## begin

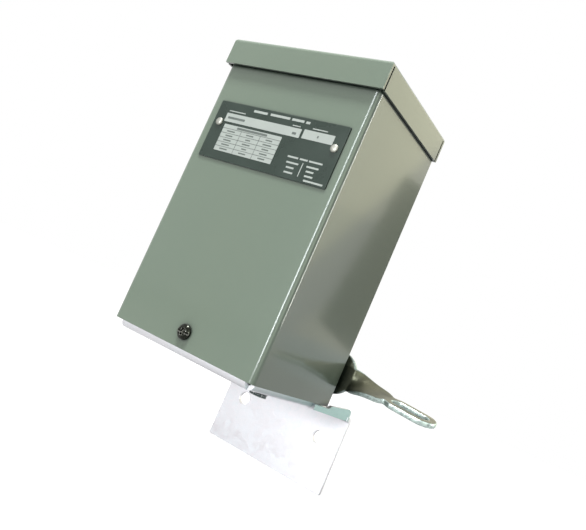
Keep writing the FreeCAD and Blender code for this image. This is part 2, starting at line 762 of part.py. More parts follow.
def drive_arm():
    """Arm clamped on the shaft; its pin moves the rocker's fork."""
    back = arm_front + arm_thickness
    hub = pin_y(arm_hub_dia / 2, 0, 0, arm_front, back)
    half = arm_width / 2
    web = box(-arm_length, 0, arm_front, back, -half, half)
    tip = pin_y(half, -arm_length, 0, arm_front, back)
    arm = fuse(hub, web, tip)
    arm = arm.cut([pin_y(shaft_dia / 2, 0, 0, arm_front - 1, back + 1),
                   pin_y(drive_pin_dia / 2 - 0.9, -arm_length, 0, arm_front - 1, back + 1),
                   roll_pin_core()])
    return place_on_shaft(arm)


def roll_pin_core():
    """Space that the roll pin fills, across the drive arm's hub at mid travel."""
    middle = arm_front + arm_thickness / 2
    reach = arm_hub_dia / 2 - 0.2
    return cylinder(roll_pin_dia / 2, Vector(0, middle, -reach), Vector(0, middle, reach))


def place_on_shaft(shape):
    """Turn a piece drawn for mid travel to the float-down position, on the shaft."""
    placed = shape.copy()
    placed.rotate(Vector(0, 0, 0), Vector(0, 1, 0), half_travel)
    placed.translate(Vector(pivot_x, 0, pivot_z))
    return placed


def roll_pin():
    """Slit spring pin that locks the drive arm to the shaft."""
    middle = arm_front + arm_thickness / 2
    reach = arm_hub_dia / 2
    bore = cylinder(roll_pin_dia / 2 - 0.5, Vector(0, middle, -reach), Vector(0, middle, reach))
    slit = box(0, roll_pin_dia, middle - 0.25, middle + 0.25, -reach, reach)
    return place_on_shaft(roll_pin_core().cut([bore, slit]))


def drive_pin():
    """Shouldered pin riveted in the drive arm."""
    back = arm_front + arm_thickness
    body = pin_y(drive_pin_dia / 2, -arm_length, 0, back, rocker_back + 0.8)
    spigot = pin_y(drive_pin_dia / 2 - 0.9, -arm_length, 0, arm_front - 0.7, back + 1)
    return place_on_shaft(body.fuse(spigot).removeSplitter())


def place_on_rocker_pin(shape):
    """Turn a piece drawn for mid travel to the float-down position, on the rocker's pin."""
    placed = shape.copy()
    placed.rotate(Vector(0, 0, 0), Vector(0, 1, 0), -rocker_swing)
    placed.translate(Vector(rocker_x, 0, pivot_z))
    return placed


def pole_heights():
    """Heights of the contact bridges above the rocker's pin at mid travel."""
    return [first_pole, first_pole + pole_pitch]


def rocker_side(height):
    """Half width of the rocker's upright arm, which tapers from the fork to its top."""
    half = rocker_arm_width / 2
    top = pole_heights()[-1] + rocker_head
    share = (height - half - 1) / (top - half - 1)
    return half + 2 - share * (2 + half * 0.3)


def contact_rocker():
    """Moulded bell crank: fork towards the shaft, upright arm with posts for the bridges."""
    half = rocker_arm_width / 2
    top = pole_heights()[-1] + rocker_head
    tip_half = rocker_side(top)
    fork_end = fork_length + drive_pin_dia
    profile = prism_y([(-half, -half, half * 0.9), (fork_end, -half - 1, 2.0),
                       (fork_end, half + 1, 2.0), (rocker_side(half + 1), half + 1, 6.0),
                       (tip_half, top, 2.5), (-tip_half, top, 2.5)],
                      rocker_front, rocker_back)
    hub = pin_y(rocker_hub_dia / 2, 0, 0, rocker_front, rocker_back)
    posts = [cylinder(rocker_post_dia / 2, Vector(0, rocker_mid, z),
                      Vector(rocker_post_end, rocker_mid, z))
             for z in pole_heights()]
    body = fuse(profile, hub, *posts)
    slot_half = drive_pin_dia / 2 + fork_clearance
    slot = box(fork_length - drive_pin_dia / 2 - 1.2, fork_end + 1, rocker_front - 1,
               rocker_back + 1, -slot_half, slot_half)
    bore = pin_y(rocker_pin_dia / 2 + running_gap, 0, 0, rocker_front - 1, rocker_back + 1)
    return place_on_rocker_pin(body.cut([slot, bore]))


def rocker_pin():
    """Headed pin on which the rocker turns, across the frame."""
    body = pin_y(rocker_pin_dia / 2, rocker_x, pivot_z, frame_front - 0.5, frame_back - 0.5)
    head = pin_y(rocker_pin_dia * 0.8, rocker_x, pivot_z, frame_front - 2.0, frame_front)
    return body.fuse(head).removeSplitter()


def rocker_spacers():
    """Tubes on the rocker's pin that hold the rocker midway in the frame."""
    pieces = []
    spans = ((frame_front + frame_sheet, rocker_front - slip), (rocker_back + slip, frame_inside))
    for y0, y1 in spans:
        tube = pin_y(rocker_pin_dia / 2 + 1.5, rocker_x, pivot_z, y0, y1)
        pieces.append(tube.cut(pin_y(rocker_pin_dia / 2, rocker_x, pivot_z, y0 - 1, y1 + 1)))
    return Part.makeCompound(pieces)


def contact_bridges():
    """Two brass bridges on the rocker's posts, each with two round contacts."""
    pieces = []
    for z in pole_heights():
        bar = box(bridge_face - bridge_sheet, bridge_face, rocker_mid - bridge_length / 2,
                  rocker_mid + bridge_length / 2, z - bridge_height / 2, z + bridge_height / 2)
        hole = cylinder(rocker_post_dia / 2, Vector(0, rocker_mid, z),
                        Vector(bridge_face + 5, rocker_mid, z))
        pieces.append(place_on_rocker_pin(bar.cut(hole)))
    return Part.makeCompound(pieces)


def contact_springs():
    """Springs that press the bridges towards the fixed contacts."""
    pieces = []
    coil_radius = rocker_post_dia / 2 + 0.9
    for z in pole_heights():
        seat = rocker_side(z - coil_radius) + 0.1
        coil = spring(coil_radius, 0.35, Vector(seat, rocker_mid, z), Vector(1, 0, 0),
                      bridge_face - bridge_sheet - seat, 2)
        pieces.append(place_on_rocker_pin(coil))
    return Part.makeCompound(pieces)


def return_spring():
    """Spring between the frame's floor and the rocker's fork arm."""
    x = rocker_x + fork_length * 0.45
    lift = (x - rocker_x) * math.tan(math.radians(rocker_swing))
    floor = frame_floor + frame_sheet
    under_arm = pivot_z + lift - rocker_arm_width / 2 - 1.6
    return spring(3.2, 0.45, Vector(x, rocker_mid, floor), Vector(0, 0, 1), under_arm - floor, 3)


# ---------------------------------------------------------------- contact block
def strip_heights():
    """Heights of the four fixed-contact strips, lower pole first."""
    heights = []
    for pole in pole_heights():
        middle = pivot_z + pole
        heights.append((middle - strip_step / 2, "near"))
        heights.append((middle + strip_step / 2, "far"))
    return heights


def contact_block():
    """Moulded block with barriers between the terminals."""
    block = prism_z([(block_left, block_front, 1.0), (block_right, block_front, 1.0),
                     (block_right, frame_inside, 0), (block_left, frame_inside, 0)],
                    block_low, block_high)
    ribs = []
    for level in (block_low + rib_sheet, pivot_z + first_pole, block_screw_z,
                  pivot_z + first_pole + pole_pitch, block_high - rib_sheet):
        ribs.append(box(block_left, block_right, block_front - rib_depth,
                        block_front + 2, level - rib_sheet / 2, level + rib_sheet / 2))
    holes = [pin_y(block_screw_dia / 2, x, block_screw_z, block_front - 1, frame_inside + 1)
             for x in block_screw_x]
    holes += [pin_y(block_screw_dia, x, block_screw_z, block_front - rib_depth - 1,
                    block_front + block_screw_sink)
              for x in block_screw_x]
    holes += [pin_y(terminal_shank_dia / 2, x, z, block_front - 1, block_front + terminal_hole_depth)
              for x, z in terminal_places()]
    return fuse(block, *ribs).cut(holes)


def terminal_places():
    """Terminal screw positions on the front of the block."""
    return [(terminal_near if side == "near" else terminal_far, z) for z, side in strip_heights()]


def fixed_contacts():
    """Four folded brass strips, each with a round contact facing its bridge."""
    pieces = []
    swing = math.radians(rocker_swing)
    for index, (z, side) in enumerate(strip_heights()):
        pole = pole_heights()[index // 2]
        reach = (bridge_face * math.cos(swing)
                 + (pole + bridge_height / 2) * math.sin(swing))
        face = rocker_x + reach + contact_gap
        pad_y = rocker_mid - bridge_length / 2 + 4 if side == "near" else \
            rocker_mid + bridge_length / 2 - 4
        end_x = (terminal_near if side == "near" else terminal_far) + terminal_head_dia / 2
        fold = prism_z([(block_left - strip_sheet, pad_y + strip_width / 2, 0),
                        (block_left - strip_sheet, block_front - strip_sheet, strip_sheet),
                        (end_x, block_front - strip_sheet, 0), (end_x, block_front, 0),
                        (block_left, block_front, 0), (block_left, pad_y + strip_width / 2, 0)],
                       z - strip_width / 2, z + strip_width / 2)
        pad = cylinder(pad_dia / 2, Vector(face, pad_y, z), Vector(block_left - 0.5, pad_y, z))
        hole_x = terminal_near if side == "near" else terminal_far
        hole = pin_y(terminal_shank_dia / 2, hole_x, z, block_front - 5, block_front + 1)
        pieces.append(fuse(fold, pad).cut(hole))
    return Part.makeCompound(pieces)


def slotted_screw(x, z, face, head_radius, head_height, shank_radius, end):
    """Slotted pan-head screw along Y, head towards the front."""
    head = pan_head(head_radius, head_height, x, z, face, -1)
    shank = pin_y(shank_radius, x, z, face - head_height * 0.3, end)
    slot = box(x - head_radius - 1, x + head_radius + 1, face - head_height - 1,
               face - head_height * 0.5, z - 0.5, z + 0.5)
    return head.fuse(shank).removeSplitter().cut(slot)


def terminal_screws():
    """Four terminal screws."""
    face = block_front - strip_sheet
    return Part.makeCompound([
        slotted_screw(x, z, face, terminal_head_dia / 2 - 0.6, 2.2, terminal_shank_dia / 2,
                      block_front + terminal_screw_depth)
        for x, z in terminal_places()])


def block_screws():
    """Two screws that hold the contact block to the frame."""
    return Part.makeCompound([
        slotted_screw(x, block_screw_z, block_front + block_screw_sink, block_screw_dia - 0.3, 2.4,
                      block_screw_dia / 2, frame_back - 0.3)
        for x in block_screw_x])


# ---------------------------------------------------------------- writing
NODES = {
    "cover": cover, "top_hood": hood, "hood_rivets": hood_rivets, "back_plate": back_plate,
    "base_pan": base_pan, "nameplate": nameplate, "nameplate_rivets": nameplate_rivets,
    "cover_screw": cover_screw, "ground_screw": ground_screw, "ground_nut": ground_nut,
    "pivot_shaft": pivot_shaft, "shaft_spacer": shaft_spacer, "lever_arm": lever_arm,
    "lever_washer": lever_washer, "lever_nut": lever_nut, "rear_bush": rear_bush,
    "front_bush": front_bush, "mechanism_frame": mechanism_frame, "frame_rivets": frame_rivets,
    "stop_pins": stop_pins, "drive_arm": drive_arm, "roll_pin": roll_pin,
    "drive_pin": drive_pin, "contact_rocker": contact_rocker, "rocker_pin": rocker_pin,
    "rocker_spacers": rocker_spacers, "contact_bridges": contact_bridges,
    "contact_springs": contact_springs, "return_spring": return_spring,
    "contact_block": contact_block, "fixed_contacts": fixed_contacts,
    "terminal_screws": terminal_screws, "block_screws": block_screws,
}


def main():
    """Write every piece to parts/NODE.step."""
    os.makedirs("parts", exist_ok=True)
    for node, build in NODES.items():
        save(node, build())


main()
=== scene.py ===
import logging
import math
from contextlib import contextmanager
from dataclasses import dataclass
from enum import Enum
from typing import Callable, Iterator, Optional, Sequence, Union

import bmesh
import bpy
from mathutils import Matrix, Quaternion, Vector


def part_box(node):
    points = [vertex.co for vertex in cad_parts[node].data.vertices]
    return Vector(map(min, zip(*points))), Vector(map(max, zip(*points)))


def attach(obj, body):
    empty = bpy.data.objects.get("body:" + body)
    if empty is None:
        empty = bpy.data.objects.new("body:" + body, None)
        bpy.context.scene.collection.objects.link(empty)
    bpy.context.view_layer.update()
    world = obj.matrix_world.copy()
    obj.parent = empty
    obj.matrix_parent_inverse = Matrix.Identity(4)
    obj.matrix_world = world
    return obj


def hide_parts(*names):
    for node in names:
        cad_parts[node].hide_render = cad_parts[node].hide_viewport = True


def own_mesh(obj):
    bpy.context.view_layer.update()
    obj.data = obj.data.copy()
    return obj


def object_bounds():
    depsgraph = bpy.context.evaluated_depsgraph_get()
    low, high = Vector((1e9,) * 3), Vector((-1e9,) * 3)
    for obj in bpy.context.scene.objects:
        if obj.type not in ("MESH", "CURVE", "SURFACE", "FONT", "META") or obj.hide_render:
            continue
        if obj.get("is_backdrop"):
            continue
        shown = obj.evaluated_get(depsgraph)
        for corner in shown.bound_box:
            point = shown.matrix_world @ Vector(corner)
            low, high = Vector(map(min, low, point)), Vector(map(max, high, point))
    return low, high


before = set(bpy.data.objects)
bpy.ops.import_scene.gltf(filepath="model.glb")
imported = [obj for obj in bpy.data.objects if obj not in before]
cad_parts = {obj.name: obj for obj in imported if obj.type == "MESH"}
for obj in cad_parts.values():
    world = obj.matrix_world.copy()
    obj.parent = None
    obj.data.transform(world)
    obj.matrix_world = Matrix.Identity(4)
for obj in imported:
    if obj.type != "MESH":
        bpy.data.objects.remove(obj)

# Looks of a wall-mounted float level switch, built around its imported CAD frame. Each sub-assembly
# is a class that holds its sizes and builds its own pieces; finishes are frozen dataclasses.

log = logging.getLogger("float_switch")

Colour = tuple[float, float, float, float]
Point = tuple[float, float, float]

MM = 0.001
QUARTER_TURN = math.pi / 2
SAME_POINT = 1e-6  # metres
NEARLY_ROUND = 0.999  # share of the full radius, which keeps a round end's two arcs apart
WHITE: Colour = (1, 1, 1, 1)


# ---------------------------------------------------------------- node trees
class Formula:
    """A number that nodes work out, written with ordinary operators."""

    def __init__(self, tree: bpy.types.NodeTree, socket: bpy.types.NodeSocket) -> None:
        """Wrap an output socket.

        Args:
            tree: node tree that the socket belongs to.
            socket: output that carries the number.
        """
        self.tree = tree
        self.socket = socket

    def math(self, operation: str, *others: Union["Formula", float]) -> "Formula":
        """Place a math node after this number.

        Args:
            operation: Blender's name of the operation.
            others: the further operands.

        Returns:
            The result as a formula.
        """
        node = self.tree.nodes.new("ShaderNodeMath")
        node.operation = operation
        self.tree.links.new(self.socket, node.inputs[0])
        for index, other in enumerate(others, 1):
            if isinstance(other, Formula):
                self.tree.links.new(other.socket, node.inputs[index])
            else:
                node.inputs[index].default_value = other
        return Formula(self.tree, node.outputs[0])

    def __add__(self, other: Union["Formula", float]) -> "Formula":
        """Sum."""
        return self.math("ADD", other)

    def __sub__(self, other: Union["Formula", float]) -> "Formula":
        """Difference."""
        return self.math("SUBTRACT", other)

    def __mul__(self, other: Union["Formula", float]) -> "Formula":
        """Product."""
        return self.math("MULTIPLY", other)

    def __truediv__(self, other: Union["Formula", float]) -> "Formula":
        """Quotient."""
        return self.math("DIVIDE", other)

    def flipped(self) -> "Formula":
        """One minus this number."""
        return self.math("MULTIPLY", -1.0) + 1.0

    def clamped(self) -> "Formula":
        """This number, held between 0 and 1."""
        return self.math("MAXIMUM", 0.0).math("MINIMUM", 1.0)

    def swung(self, swing: Union["Formula", float]) -> "Formula":
        """Distance of this number from one half, stretched."""
        return (self - 0.5) * swing

    def mixed(self, other: "Formula", share: float) -> "Formula":
        """Mean of this number and another, in which the other has the given share."""
        return self * (1 - share) + other * share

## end

**Written request**. Return nothing but the lines from the start of the listing above through the line containing "return place_on_shaft(arm)", exactly as given.

**Response below**.
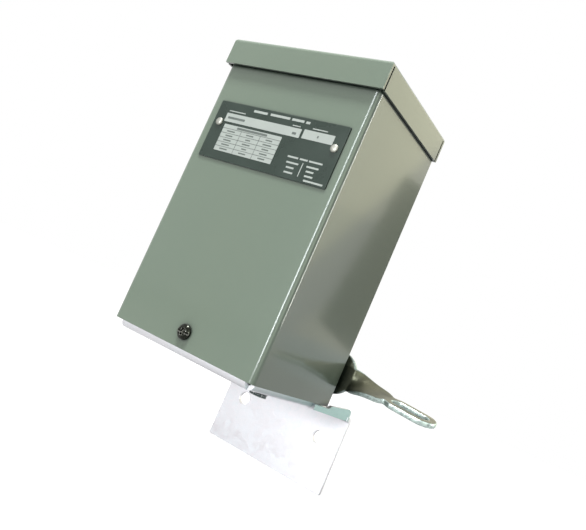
Keep writing the FreeCAD and Blender code for this image. This is part 2, starting at line 762 of part.py. More parts follow.
def drive_arm():
    """Arm clamped on the shaft; its pin moves the rocker's fork."""
    back = arm_front + arm_thickness
    hub = pin_y(arm_hub_dia / 2, 0, 0, arm_front, back)
    half = arm_width / 2
    web = box(-arm_length, 0, arm_front, back, -half, half)
    tip = pin_y(half, -arm_length, 0, arm_front, back)
    arm = fuse(hub, web, tip)
    arm = arm.cut([pin_y(shaft_dia / 2, 0, 0, arm_front - 1, back + 1),
                   pin_y(drive_pin_dia / 2 - 0.9, -arm_length, 0, arm_front - 1, back + 1),
                   roll_pin_core()])
    return place_on_shaft(arm)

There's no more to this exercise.